5. In submissions on behalf of appellant before me today it was emphasised that decisions on Article 8 cases in terms of domestic cases as compared to foreign cases, are somewhat different. It was submitted that the appellant did not want to stay in the UK. She has a relationship with her son which she wants to pursue by means of a visit. I was asked to have regard to considerations of fairness and to discretion overall. It was also submitted that the appeal raises issue in terms of the appellant's private life.
6. On behalf of the respondent it was submitted that there was no material error of law on the part of the FtJ. I was referred to aspects of her decision which were to the effect that Article 8 was not engaged.
7. It does seem to me that there are certain deficiencies in the FtJ's decision. In the first place, although not highlighted by either party before me, it is to be noted that at paragraph 3 the FtJ said that she was able to consider evidence about any matter which she thought relevant to the substance of the decision, including evidence which concerned a matter arising after the date of the decision. That is in fact not correct, because although this is an appeal where only Article 8 grounds were available, it is nevertheless the case that the FtJ was still bound to consider the circumstances appertaining at the date of the decision (see AS (Somalia) v Secretary of State for the Home Department [2009] UKHL 32).
8. That however, is not a feature of the arguments before me and is not material in any event.
9. The FtJ was required to consider whether Article 8 was engaged. Part of that assessment is a consideration of whether there was family life at all between the appellant and her son. Needless to say they are both adults. The FtJ at paragraph 9 referred to the decision in Mostafa (Article 8 in entry clearance) [2015] UKUT 112 (IAC) to the effect that it will only be in very unusual circumstances that a person other than a close relative would be able to show that the refusal of entry clearance comes within the scope of Article 8, and further that it is likely to be limited to cases where the relationship is that of husband and wife or other close family partners or a parent and minor child.
10. That is not to say, and the FtJ did not say, that there may not be other cases where, for example between adults, there may not be family life. That could occur between a mother and her adult son, depending on the circumstances. There is in fact no express finding on this issue by the FtJ and I consider that there should have been. Insofar as that constitutes an error of law however, I am not satisfied that it is material because there was no evidence before the FtJ which indicated that the relationship between the appellant and her son in the UK extended beyond more than normal emotional ties between adults. In other words, there was a lack of evidence which indicated that there was family life, in law, between them although it was accepted that they are mother and son.

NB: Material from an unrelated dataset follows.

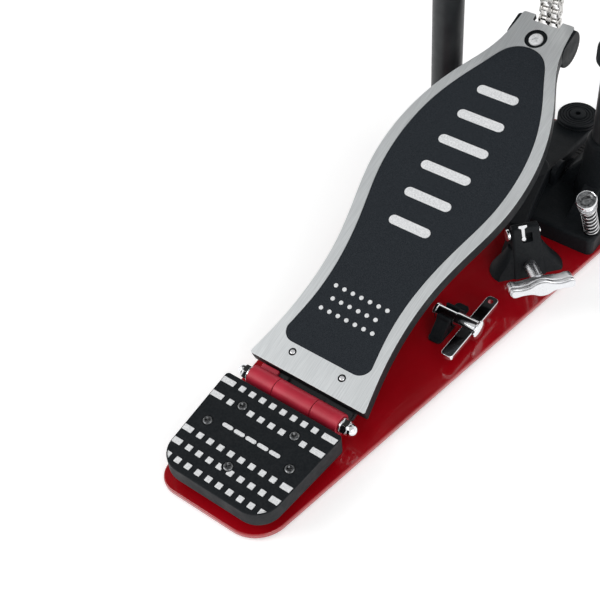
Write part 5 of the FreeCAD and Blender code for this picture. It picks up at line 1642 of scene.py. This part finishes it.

11. The FtJ did however, refer to the decision in Adjei (visit visas-Article 8) [2015] UKUT 261 which directs Tribunals to the questions to be addressed in terms of whether Article 8 is engaged at all. As I say, that would have involved an assessment of family life. The evidence before the FtJ did not establish family life at all. Even if the FtJ therefore erred in law in not making an assessment of that issue, any error of law in that respect could not have been material.
12. There was also a requirement to assess the extent to which the appellant was able to meet the requirements of the Immigration Rules, even if there was family life. As indicated at the outset, the basis of the refusal was the genuineness of the visit and the intention to leave the UK at the end of the period of that visit. There is no express finding in relation to those aspects of the Immigration Rules by the FtJ although one could say that in terms of paragraph 15 it was impliedly found that the appellant had not established that she would leave the UK at the end of the period of the visit. This is because the FtJ referred to the arguments in terms of the appellant finding it difficult to adapt to culture and so forth and not being able to speak English. She rejected those arguments, saying that actually the appellant and her son speak Punjabi and are able to communicate with each other, and also that living with her son the culture and customs would be ones with which she would be familiar.
13. Impliedly therefore, the judge rejected the contention that the appellant would not intend to stay in the UK. That implied rejection of the appellant's ability to meet the requirements of the Rules would not in other circumstances have been sufficient. However, any failure in that respect again is not material because there was no evidence of family life between the appellant and her son.
14. Furthermore, however, even if the FtJ could be said to have found that there was family life, she concluded that the extent to which they have family life together is not sufficiently compromised by the respondent's decision so as to amount to a disproportionate interference or, this being an entry clearance case, lack of respect for family life, because at paragraph 14 she said that the appellant had visited India each year and therefore family life could continue in that way.
15. At paragraph 16 she said that the appellant is able to make a fresh application for a visit. I do not consider that that would answer the proportionality question, in so far as proportionality arises here. However, more importantly, the FtJ said that the refusal simply maintains the status quo; it does not adversely affect family life as it is currently enjoyed between the appellant and her family in the UK. In those circumstances, that being the overarching conclusion of the FtJ, any errors of law to which I have referred are not material to the outcome.
16. In those circumstances this appeal is dismissed.